We have all seen the demo. A CTO sits in a board room while an AI coding assistant builds a beautiful React component in seconds. It has clean hooks and perfect styling. The room is impressed. But then the real work starts. The developer asks that same AI to integrate a legacy billing system or explain a deprecated internal API.
Suddenly the magic disappears. The AI begins to hallucinate with total confidence. It suggests endpoints that do not exist and ignores security protocols that your team spent years perfecting. This is the enterprise AI paradox. Foundation models know everything about the public internet but they know absolutely nothing about the specifics that actually keep your business running.
The Missing Ingredient is Context
The gap between an impressive demo and actual production value is one word: context. When we talk about context in an enterprise setting, we are talking about institutional wisdom. This includes your internal microservices architecture and your specific coding standards. It includes the records of why your team made certain choices three years ago.
Foundation models are trained on millions of open source repositories. They can give you the textbook answer for almost any general problem. However, they have never seen your private codebase. They do not understand your specific industry constraints or the fragile legacy service that requires careful handling. Without this layer of internal knowledge, an AI is like a brilliant new hire who has not attended orientation yet. They are fast and promising but prone to basic errors because they lack the background story.
How Uber Solved the Noise Problem
To see what this looks like when it actually works, look at Uber. They built an internal assistant called Genie that lives in their Slack channels. It does not just guess answers based on the general internet. Instead, it uses a private version of Stack Overflow as its knowledge base.
When an engineer asks a technical question, Genie retrieves the answer from verified internal documentation and presents it through a conversational interface. It solves the issue of repetitive questions that drain senior engineers of their time. Because the answers are grounded in Uber specific solutions, the trust level is much higher. Engineers can see exactly where the information came from.
Building Your Own Knowledge Layer
If you want to move beyond the demo phase, you have to build a context layer. This is not a simple task but it is a necessary one. You can start by identifying the most frequently asked questions in your Slack threads or support tickets. Do not try to document every single thing at once. Focus on the twenty percent of knowledge that answers eighty percent of the daily confusion.
The biggest hurdle is often cultural. Getting busy developers to document their work is notoriously difficult. The key is to make documentation part of the existing workflow rather than a separate chore. When people see that their contributions help their peers and reduce interruptions, they are much more likely to participate. You also need to maintain this knowledge so it does not go stale.

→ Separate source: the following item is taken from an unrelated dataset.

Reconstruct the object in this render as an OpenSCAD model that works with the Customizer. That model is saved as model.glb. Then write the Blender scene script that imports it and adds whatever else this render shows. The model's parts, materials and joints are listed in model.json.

Stale documentation is arguably worse than no documentation at all because it leads to confident but incorrect AI outputs.
Why Context is Not Optional
In the coming years, the winners in the AI space will not be the ones with the largest foundation models. The winners will be the organizations that successfully capture their tribal knowledge and feed it to these models.
Context is what transforms AI from a party trick into an integral part of your infrastructure. It allows you to enforce security policies and ensure that your proprietary information stays protected. Most importantly, it gives your developers a tool they can actually depend on when the stakes are high. Without it, you are just running expensive experiments. With it, you are building the future of your company.